**Set problem**
Give back an exact copy of the lines from the start of the material through the line bearing "its right side.". Include both ends and nothing else.

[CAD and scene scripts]
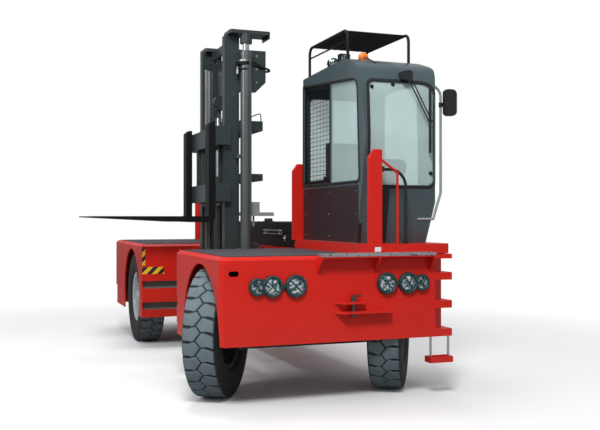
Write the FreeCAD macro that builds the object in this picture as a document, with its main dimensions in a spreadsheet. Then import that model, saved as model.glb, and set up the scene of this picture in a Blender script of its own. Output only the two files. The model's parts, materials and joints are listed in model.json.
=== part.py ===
"""Side loader forklift: a four-wheel truck that carries long loads along its right side.

X points to the truck's left, Y to its rear and Z up, in millimetres. The sizes below are measured
from the datum, the point on the ground under the middle of the front axle. Every sub-part is built
from that datum and then placed so that the middle of the whole truck's footprint is the origin.
"""
import FreeCAD, Part
import math
import os
import re

import Sketcher

Vector = FreeCAD.Vector

SIZES = {
    # chassis
    "bumper_front": -645, "well_front": 1010, "well_rear": "=wheelbase - 750",
    "rear_end": "=wheelbase + 1335",
    "flank_face": 965, "plate": 16, "corner_radius": 90,
    "bumper_bottom": 533, "flank_bottom": 444, "rear_bottom": 375,
    "deck_top": 1260, "deck_skin": 6, "deck_slab": 44, "deck_bevel": 28, "deck_margin": 55,
    "side_inner": 300, "inner_wall": 255, "rear_inner_wall": 560,
    "rear_lip_bottom": 625, "rear_lip": 90,
    "front_arch_radius": 652, "front_arch_y": 66, "front_arch_z": 519,
    "rear_arch_radius": 592, "rear_arch_y": "=wheelbase + 15", "rear_arch_z": 586,
    # guide channels of the travelling mast
    "guide_bottom": 722, "guide_opening": 88, "guide_depth": 92, "guide_wall": 12,
    "low_guide_bottom": 468,
    # running gear
    "wheelbase": 3740, "kingpin_x": 678, "kingpin_offset": 145, "steer_rest": -32,
    "tyre_radius": 565, "tyre_width": 310, "tread_width": 252, "rim_radius": 292, "rim_width": 216,
    "disc_thickness": 18, "hub_radius": 118, "rear_wheel_x": 780,
    "kingpin_radius": 28, "stub_radius": 45, "axle_height": 150, "axle_width": 130,
    "arm_length": 210, "arm_height": 420, "saddle_top": 760, "running_clearance": 0.1,
    # mast
    "mast_face": -360, "mast_back": -200, "mast_front_y": "=mast_centre_y - 540", "mast_width": 100,
    "mast_centre_y": "=(well_front + well_rear) / 2", "mast_foot": 320, "mast_top": 3497,
    "crosshead_top": "=mast_top + 37",
    "mast_wall": 18, "crosshead_back": 110, "crosshead_front_x": -330,
    "lift_tube_radius": 60, "lift_rod_radius": 35, "lift_tube_x": -146, "lift_tube_y": "=mast_centre_y - 611",
    "lift_tube_foot": 440, "lift_tube_top": "=mast_top - 167", "lift_rod_foot": 1150,
    "ram_x": -275, "ram_tube_radius": 58, "ram_radius": 38, "ram_neck_radius": 18,
    "ram_tube_foot": 460, "ram_tube_top": 2030, "ram_foot": 1420, "ram_shoulder": 2680,
    "sheave_z": 2860, "sheave_radius": 66, "sheave_width": 104,
    # fork carriage
    "fork_face": -545, "fork_thick": 70, "fork_width": 150, "fork_tip": -1735, "fork_tip_thick": 12,
    "fork_top": 1588, "fork_heel": 62, "fork_shank_top": 2576, "fork_spread": 1050,
    "bar_thick": 50, "bar_half_length": 620, "top_bar_low": 2335, "top_bar_high": 2530,
    "low_bar_low": 1742, "low_bar_high": 1932, "tilt_pin_x": -395, "tilt_pin_z": 1837,
    "tilt_pin_radius": 25,
    # cab and what stands round it
    "sill_top": 1345, "sill_left": 1125, "sill_radius": 60, "post_top": 2156, "post_bevel": 72,
    "post_width": 120, "post_depth": 50,
    "cab_right": 350, "cab_left": 1127, "cab_rear": 1030, "cab_front": -470, "cab_wall": 35,
    "cab_roof": 2992, "cab_crown": 38, "window_sill": 1862, "window_top": 2775,
    "glass_sill": 1905, "side_glass_front": -395, "side_glass_rear": 975, "side_glass_top": 2905,
    "side_glass_low_top": 2790, "divider_front": 262, "divider_rear": 284, "back_glass_top": 2800,
    "door_sill": "=sill_top + 45", "door_top": 2880, "door_glass_sill": 1740, "door_glass_top": 2830,
    "seat_right": 520, "seat_left": 930, "column_x": 720, "column_y": -120,
    "cab_corner": 110, "cab_tuck": 95, "cab_waist": 1900, "cab_shoulder": 130,
    "guard_top": "=cab_roof + 340", "guard_right": 425, "guard_left": 1055, "guard_front": 20,
    "guard_rear": 1000, "guard_bend": 75,
    "guard_tube": 14, "mirror_left": 1251,
    # front ledge and steps
    "ledge_front": -757, "ledge_right": -145, "ledge_left": 915, "ledge_thick": 26,
    "step_left": 1134, "step_pitch": 247, "top_step": 1093, "step_lip": 66,
    # hood
    "hood_top": 1520, "hood_wall": 5, "door_front": -190, "door_rear": 760,
}

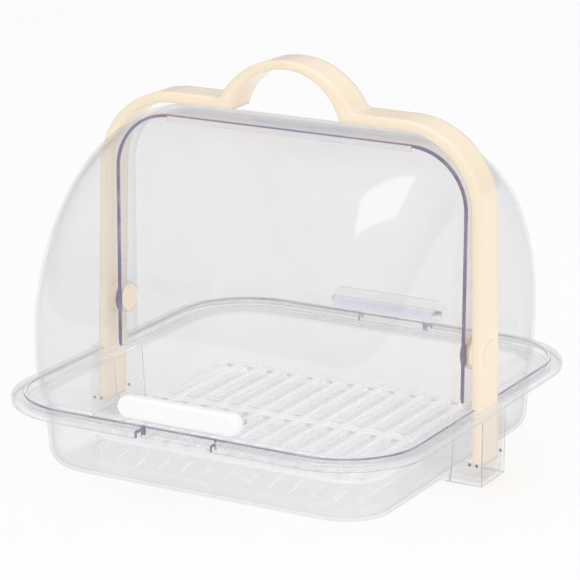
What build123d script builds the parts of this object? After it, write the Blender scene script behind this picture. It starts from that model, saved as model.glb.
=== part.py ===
from build123d import *
import math
import os

os.makedirs("parts", exist_ok=True)

# Double roll-top food box: a clear ribbed-rack tray, two clear quarter-dome lids
# that roll over one another on two side pivots, and a carrying handle frame that
# plugs into the tray. X runs along the front edge, Y to the back, Z up.
# The origin is the middle of the face the tray stands on. Sizes in mm.

# ---- lids (surfaces of revolution about the pivot axis) ----
PIVOT_Z = 94.0              # height of the pivot axis
DOME_RADIUS = 153.5         # outside of the outer (front) lid roof
DOME_HALF_LENGTH = 150.0    # outside of the outer lid end walls
DOME_ROUND = 49.0           # rounding between roof and end wall, outer lid
LID_WALL = 2.2
LID_GAP = 1.7               # air between the two lid shells
LID_BOTTOM_Z = 52.5         # lower edge of both closed lids
FRONT_LID_OVERLAP = 19.0    # front lid reaches this far behind the axis
REAR_LID_OVERLAP = 11.0     # rear lid reaches this far in front of the axis
EDGE_CORNER = 10.0          # rounding of the lower corners beside the pivots
STOP_LIP_DROP = 3.4         # rib under the leading edge of the rear lid
STOP_LIP_THICK = 2.0

# ---- pivots ----
PIN_RADIUS = 4.0
PIN_RUNNING_CLEARANCE = 0.1
PIN_HEAD_RADIUS = 10.0
PIN_HEAD_THICK = 1.5
PIN_HEAD_ROUND = 0.7
HUB_RADIUS = 12.4           # clear rings moulded round the pin holes
HUB_THICK = 0.4
SIDE_PLAY = 0.3             # axial play between neighbours on the pin
BOSS_RADIUS = 12.0          # cream boss on the inside of each leg
CAP_RADIUS = 10.5           # round cover on the outside of each leg
CAP_THICK = 1.6
CAP_PROUD = 0.45
PIN_END_COVER = 0.4         # gap between pin end and cap

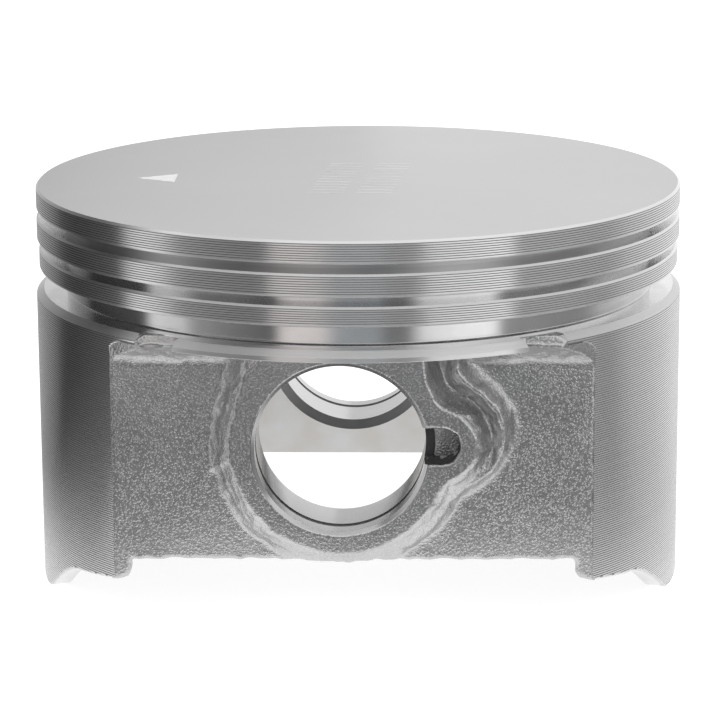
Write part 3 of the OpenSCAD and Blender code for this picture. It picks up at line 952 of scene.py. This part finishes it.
def tent_material():
    """Brightness of the tent: panels by direction, white table near the object, dark table in front."""
    material = bpy.data.materials.new("tent_panels")
    material.use_nodes = True
    tree = material.node_tree
    tree.nodes.clear()
    where = add(tree, "ShaderNodeTexCoord")
    split = add(tree, "ShaderNodeSeparateXYZ")
    tree.links.new(where.outputs["Object"], split.inputs["Vector"])
    flip = add(tree, "ShaderNodeMath", operation="MULTIPLY")
    flip.inputs[1].default_value = -1.0
    tree.links.new(split.outputs["Y"], flip.inputs[0])
    angle = add(tree, "ShaderNodeMath", operation="ARCTAN2")
    tree.links.new(split.outputs["X"], angle.inputs[0])
    tree.links.new(flip.outputs[0], angle.inputs[1])
    share = add(tree, "ShaderNodeMapRange")
    share.inputs["From Min"].default_value = -math.pi
    share.inputs["From Max"].default_value = math.pi
    tree.links.new(angle.outputs[0], share.inputs["Value"])
    colour = ramp(tree, share.outputs["Result"], panel_stops())
    flat = add(tree, "ShaderNodeVectorMath", operation="MULTIPLY")
    flat.inputs[1].default_value = (1, 1, 0)
    tree.links.new(where.outputs["Object"], flat.inputs[0])
    reach = add(tree, "ShaderNodeVectorMath", operation="LENGTH")
    tree.links.new(flat.outputs["Vector"], reach.inputs[0])
    fade = add(tree, "ShaderNodeMapRange", interpolation_type="SMOOTHSTEP")
    fade.inputs["From Min"].default_value = 52 * MM
    fade.inputs["From Max"].default_value = 88 * MM
    tree.links.new(reach.outputs["Value"], fade.inputs["Value"])
    blend = add(tree, "ShaderNodeMix", data_type="RGBA")
    blend.inputs[6].default_value = (1.05, 1.05, 1.05, 1)
    tree.links.new(fade.outputs["Result"], blend.inputs[0])
    tree.links.new(colour.outputs["Color"], blend.inputs[7])
    # The front of the table beyond the white sheet is darker than the panels above it.
    front = add(tree, "ShaderNodeMapRange", interpolation_type="SMOOTHSTEP")
    front.inputs["From Min"].default_value = 0.35
    front.inputs["From Max"].default_value = 0.75
    turned = add(tree, "ShaderNodeMath", operation="DIVIDE")
    tree.links.new(flip.outputs[0], turned.inputs[0])
    tree.links.new(reach.outputs["Value"], turned.inputs[1])
    tree.links.new(turned.outputs[0], front.inputs["Value"])
    low = add(tree, "ShaderNodeMapRange", interpolation_type="SMOOTHSTEP")
    low.inputs["From Min"].default_value = 4 * MM
    low.inputs["From Max"].default_value = -12 * MM
    # The key panel reaches further down than its neighbours.
    after = add(tree, "ShaderNodeMath", operation="GREATER_THAN")
    after.inputs[1].default_value = math.radians(KEY_PANEL[0])
    before = add(tree, "ShaderNodeMath", operation="LESS_THAN")
    before.inputs[1].default_value = math.radians(KEY_PANEL[1])
    for test in (after, before):
        tree.links.new(angle.outputs[0], test.inputs[0])
    key = add(tree, "ShaderNodeMath", operation="MULTIPLY")
    tree.links.new(after.outputs[0], key.inputs[0])
    tree.links.new(before.outputs[0], key.inputs[1])
    level = add(tree, "ShaderNodeMath", operation="MULTIPLY_ADD")
    level.inputs[1].default_value = 12 * MM
    tree.links.new(key.outputs[0], level.inputs[0])
    tree.links.new(split.outputs["Z"], level.inputs[2])
    tree.links.new(level.outputs[0], low.inputs["Value"])
    dark = add(tree, "ShaderNodeMath", operation="MULTIPLY")
    tree.links.new(front.outputs["Result"], dark.inputs[0])
    tree.links.new(low.outputs["Result"], dark.inputs[1])
    beyond = add(tree, "ShaderNodeMath", operation="MULTIPLY")
    tree.links.new(dark.outputs[0], beyond.inputs[0])
    tree.links.new(fade.outputs["Result"], beyond.inputs[1])
    table = add(tree, "ShaderNodeMix", data_type="RGBA")
    table.inputs[7].default_value = (0.17, 0.17, 0.175, 1)
    tree.links.new(beyond.outputs[0], table.inputs[0])
    tree.links.new(blend.outputs[2], table.inputs[6])
    light = add(tree, "ShaderNodeEmission")
    tree.links.new(table.outputs[2], light.inputs["Color"])
    out = add(tree, "ShaderNodeOutputMaterial")
    tree.links.new(light.outputs[0], out.inputs["Surface"])
    return material


def make_tent():
    """Studio panels that are seen only in the object's reflections."""
    mesh = tent_mesh()
    tent = bpy.data.objects.new("light_tent", mesh)
    bpy.context.scene.collection.objects.link(tent)
    tent.visible_camera = False
    tent.visible_shadow = False
    tent.visible_diffuse = False
    mesh.materials.append(tent_material())


def make_world():
    """Even white surroundings, which light the object softly."""
    world = bpy.data.worlds.new("studio")
    bpy.context.scene.world = world
    world.use_nodes = True
    background = world.node_tree.nodes["Background"]
    background.inputs["Color"].default_value = (1, 1, 1, 1)
    background.inputs["Strength"].default_value = 1.0
    bpy.context.scene.view_settings.view_transform = "Standard"


place_camera()
make_floor()
make_tent()
make_world()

**Result for this exercise**
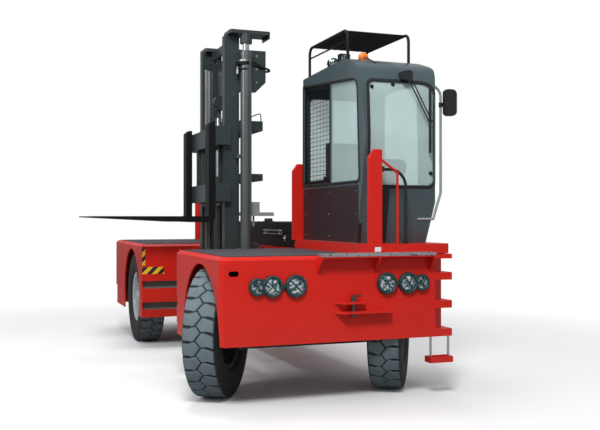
Write the FreeCAD macro that builds the object in this picture as a document, with its main dimensions in a spreadsheet. Then import that model, saved as model.glb, and set up the scene of this picture in a Blender script of its own. Output only the two files. The model's parts, materials and joints are listed in model.json.
=== part.py ===
"""Side loader forklift: a four-wheel truck that carries long loads along its right side.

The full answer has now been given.